The administrators of most private schools "don't fool around when it comes
to discipline," says David Johns, president of the National Private Schools
Association Group. "As far as discipline and managing social problems goes,
they take the lead. They're little dictatorships, and they're successful.

"That's not compromising human rights and safety issues, that's guidance
for young minds that need it," Johns said. How aggressively a private
school chooses to enforce its drug policy often depends on the type of
child they intend to serve as well as the desires of the parents.

At St. Thomas More High School, a private Catholic school with about 900
students in Lafayette, La., seven children a day are randomly selected for
drug testing. The school guarantees that each child will be tested at least
once during the school year, and a child who tests positive twice in a row
will be expelled.

The policy is new this year, and principal Ray Simon says that about 95
percent of the parents embraced the concept when it was first presented,
and not one parent has removed a child from the school as a result of the
policy.

"Naturally, the students were a little more reserved in their enthusiasm,"
Simon added.

Simon believes that the method of testing they decided to use -- hair
analysis -- is much less intrusive and embarrassing for teen-agers than the
traditional urinalysis.

William Thistle, general counsel for the company administering the hair
analysis tests at St. Thomas More, said Psychemedics Corporation currently
has about 30 schools as clients.

"Picture hair growth as a tape recorder," Thistle said. "As the hair grows
out of your head, drug use is trapped in that hair folicle. As it grows out
from your scalp, you have that record of drug use.

"An inch and a half of hair represents about a three-month period," he said.

Hair testing is more expensive than urinalysis -- about $50 per test vs.
the average $25 to $30 for urinalysis. But advocates of hair analysis say
the test is virtually impossible to beat.

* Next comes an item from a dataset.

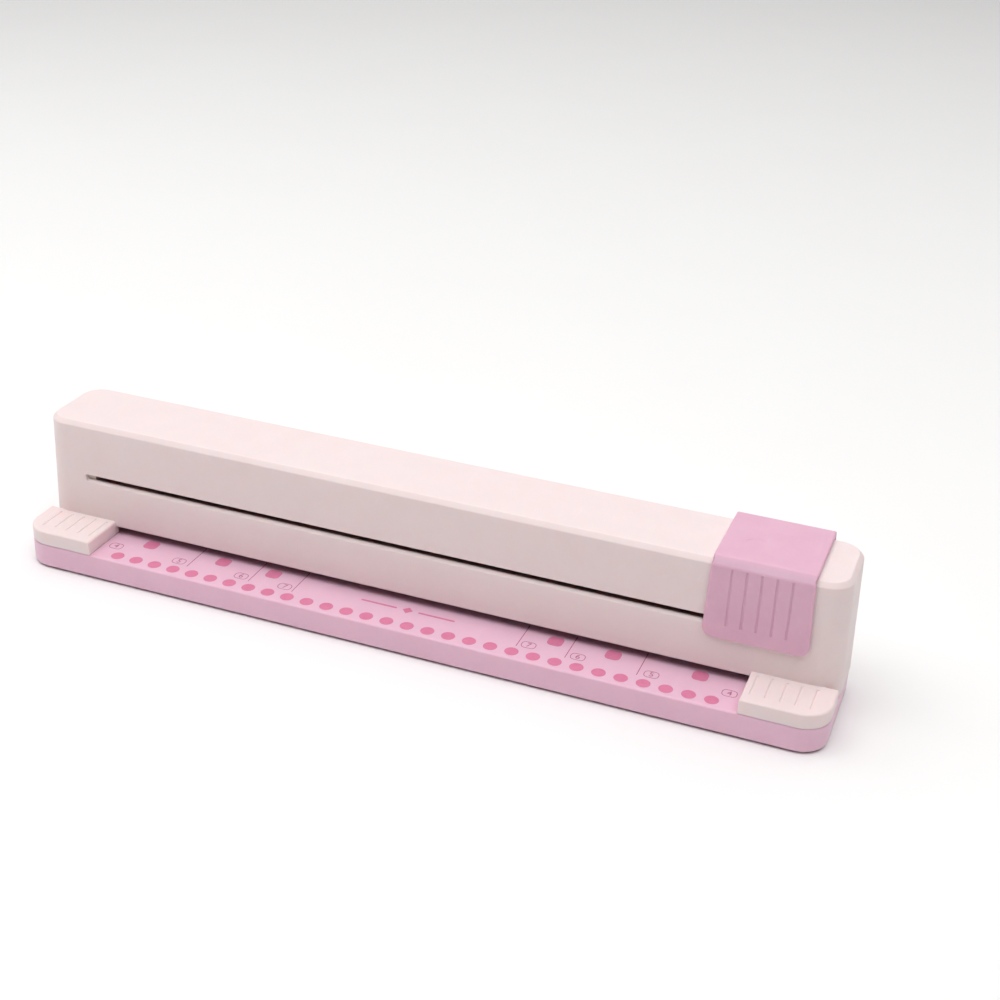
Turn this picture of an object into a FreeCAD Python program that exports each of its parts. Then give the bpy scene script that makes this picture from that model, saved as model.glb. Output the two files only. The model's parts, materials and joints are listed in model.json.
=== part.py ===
import FreeCAD, Part
import math
import os
import re
import Sketcher

# Sliding thirty-hole paper punch. +X runs along the punch, +Y to the rear, +Z up, in millimetres.
# The origin is under the middle of the punch, on the surface that its rubber feet stand on.

doc = FreeCAD.newDocument("HolePunch")
sheet = doc.addObject("Spreadsheet::Sheet", "Sizes")

sizes = {
    # base moulding and what closes it
    "footDrop": 1.0,
    "cutOver": 1.0,
    "mergeIn": 0.5,
    "baseLength": 369.5,
    "baseFront": 31.45,
    "baseRear": 30.95,
    "baseCorner": 12.0,
    "deckTop": 12.1,
    "deckThick": 2.2,
    "wall": 2.2,
    "edgeRound": 0.6,
    "plateThick": 2.0,
    "plateGap": 0.15,
    "footRound": 5.0,
    "footSunk": 1.0,
    "footX": 165.0,
    "footY": 22.0,
    "dieSeat": 10.1,
    "seatRim": 2.0,
    "seatRear": 1.0,
    "seatUnder": 1.0,
    "chipLength": 290.0,
    "chipDepth": 9.0,
    # housing moulding
    "housingLength": 370.0,
    "housingTopLength": 366.8,
    "housingFront": 9.45,
    "housingRear": 29.95,
    "housingTop": 65.6,
    "housingCorner": 10.4,
    "topChamfer": 1.95,
    "cavityLength": 361.6,
    "padTop": 18.8,
    "padInner": 149.3,
    "ribCount": 5,
    "ribGap": 6.1,
    "ribFront": 3.0,
    "ribLong": 14.5,
    "ribWide": 0.8,
    "ribDeep": 0.45,
    "slotLength": 327.0,
    "slotLow": 37.4,
    "slotHigh": 2.7,
    "bossRound": 3.4,
    "bossHigh": 10.0,
    "rearScrewX": 174.0,
    "rearScrewY": 24.5,
    "frontScrewX": 167.0,
    "frontScrewY": 20.0,
    "housingBite": 4.4,
    # punching unit
    "throat": 4.2,
    "holePitch": 9.5,
    "holeCount": 30,
    "pinRow": 8.0,
    "paperEdge": 6.5,
    "pinRound": 2.75,
    "pinFit": 0.05,
    "pinTip": 16.5,
    "headLow": 41.0,
    "headRound": 4.0,
    "headRim": 2.0,
    "headDome": 1.5,
    "springWire": 0.6,
    "springRound": 3.9,
    "dieThick": 2.0,
    "dieFront": 0.3,
    "dieDepth": 19.4,
    "unitLength": 356.0,
    "sheetThick": 1.5,
    "flangeTop": 32.0,
    "spacerInner": 152.0,
    # slider and the rail that it runs on
    "sliderRest": 149.2,
    "sliderTopLength": 41.8,
    "sliderFootLength": 44.2,
    "sliderFront": 11.25,
    "sliderRear": 31.45,
    "sliderTop": 67.9,
    "sliderFoot": 31.4,
    "sliderChamfer": 3.27,
    "sliderCorner": 4.5,
    "sliderRound": 0.6,
    "sliderGap": 0.35,
    "rearLip": 58.0,
    "gripLow": 37.8,
    "gripHigh": 26.2,
    "gripDeep": 0.45,
    "tongueLength": 20.4,
    "tongueThick": 2.1,
    "tongueIn": 8.2,
    "rodRound": 3.0,
    "rodSpread": 6.0,
    "rodHeight": 55.5,
    "rodLength": 340.0,
    "rodFit": 0.06,
    "bracketAt": 166.0,
    "bracketHigh": 29.5,
    "bracketInset": 1.0,
    "bracketScrewX": 172.5,
    "bracketScrewFront": 4.0,
    "bracketScrewRear": 14.0,
    "railRim": 2.0,
    "camGap": 0.3,
    "camRise": 5.3,
    "camHalf": 11.9,
    "camNose": 1.5,
    "camBack": 1.2,
    "camBite": 3.0,
    "camWide": 9.0,
    "carriageTop": 61.0,
    "carriageHalf": 12.0,
    "legFront": -6.7,
    "legDeep": 4.9,
    "stopInner": 159.5,
    "stopThick": 5.5,
    "stopOver": 1.2,
    "stopDeep": 5.2,
    # chip tray under the dies
    "trayLow": 3.2,
    "trayTop": 8.8,
    "trayFront": 9.0,
    "trayRear": 14.0,
    "trayEnd": 150.0,
    "trayWall": 1.2,
    "trayGap": 0.3,
    "trayFloor": 1.0,
    "notchLength": 16.0,
    "notchHigh": 3.2,
    "notchDeep": 1.2,
    # screws
    "screwRound": 1.5,
    "screwHead": 2.8,
    "screwHeadHigh": 2.0,
    "slotWide": 0.7,
    "slotDeep": 0.5,
    "headGap": 0.2,
    "unitScrewX": 120.0,
    "unitScrewY": 17.2,
    "frameScrewInner": 156.0,
    "frameScrewOuter": 163.0,
    "plateScrewX": 100.0,
    "plateScrewFront": 22.0,
    "plateScrewRear": 25.5,
    "camScrewX": 6.0,
    "plateSunk": 1.2,
    "plateHeadHigh": 1.0,
    "plateScrewLong": 6.0,
    "capScrewRound": 1.0,
    "capScrewHead": 1.9,
    "capScrewHeadHigh": 1.3,
    "capScrewLong": 8.0,
    "capScrewX": 6.0,
    "capScrewY": -4.2,
}
for row, (alias, value) in enumerate(sizes.items(), start=1):
    sheet.set(f"A{row}", alias)
    sheet.set(f"B{row}", str(value))
    sheet.setAlias(f"B{row}", alias)
doc.recompute()

aliases = re.compile(r"\b(" + "|".join(sizes) + r")\b")
subparts = []


def bind(thing, place, text):
    thing.setExpression(place, aliases.sub(r"Sizes.\1", str(text)))


def keep(thing, label):
    thing.Label = label
    subparts.append(thing)
    return thing


def move(thing, x=0, y=0, z=0, place="Placement"):
    for axis, text in zip("xyz", (x, y, z)):
        bind(thing, f"{place}.Base.{axis}", text)
    return thing


# ---- PartDesign helpers

def plane(body, role):
    return next(f for f in body.Origin.OriginFeatures if f.Role == role)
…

"You can look on the Internet and find 100 products to adulterate your
urine," Thistle said. "It's not lost on the drug user that if I'm using
cocaine today I can be negative tomorrow by drinking water. I can be
negative in 72 hours by doing nothing."

Under one Internet heading labeled, "Fooling the Bladder Cops," the drug
user is advised on a long list of household items which do and don't work
to skew the results of urinalysis, including dilution with water. At the
extreme end of the spectrum, the site also advises that the subject can
empty his bladder before the test and inject "clean" urine by syringe or
catheter.

"It is harder to cheat" a hair test, advises principal Simon. "The hair
sample is taken, immediately put into a type of ziplock bag. And it's
immediately initialed by the person taking the sample and by the student."

In urinalysis, there's usually a brief moment of privacy, Simon said, and
that brief moment is an opportunity to cheat. Some drug paraphernalia shops
are selling a shampoo that claims to clean the hair of drug evidence, but
Simon says Psychemedics advised him that it doesn't work.

Scott Greenough, director of operations for Choicepoint Health and Safety
Solutions, a company that administers urinalysis tests, said attempts to
alter samples don't occur as often as conventional wisdom would lead people
to believe. Even if the subject is allowed to collect his sample in
private, an attendant at the collection site will usually check it for
color and even temperature to guard against tampering.

"I thinks it's safe to say there are ways for someone to beat any drug
test, whether urinalysis, a hair test or saliva or any method," Greenough
said. "But in the case of urinalysis, unless someone moonlighted as a
chemist, it's not easy."

And while there are situations that can create a false positive result in
urinalysis -- the ingestion of large amounts of poppy seeds is one of the
better known factors -- most reliable labs will provide a more
sophisticated, follow-up test after a subject tests positive, Greenough
said.

Hair testing is reportedly not subject to as high an incidence of false
positives as urinalysis. But the two approaches differ in other ways,
Greenough explained.

"Urinalysis provides a real time analysis of recent drug use," he said.
"The testing time frame will usually involve the use of illegal substances
within one to seven days. Hair testing covers a much longer time frame but
is less accurate for recent drug use because of the way the drug
metabolites are deposited in the hair follicle."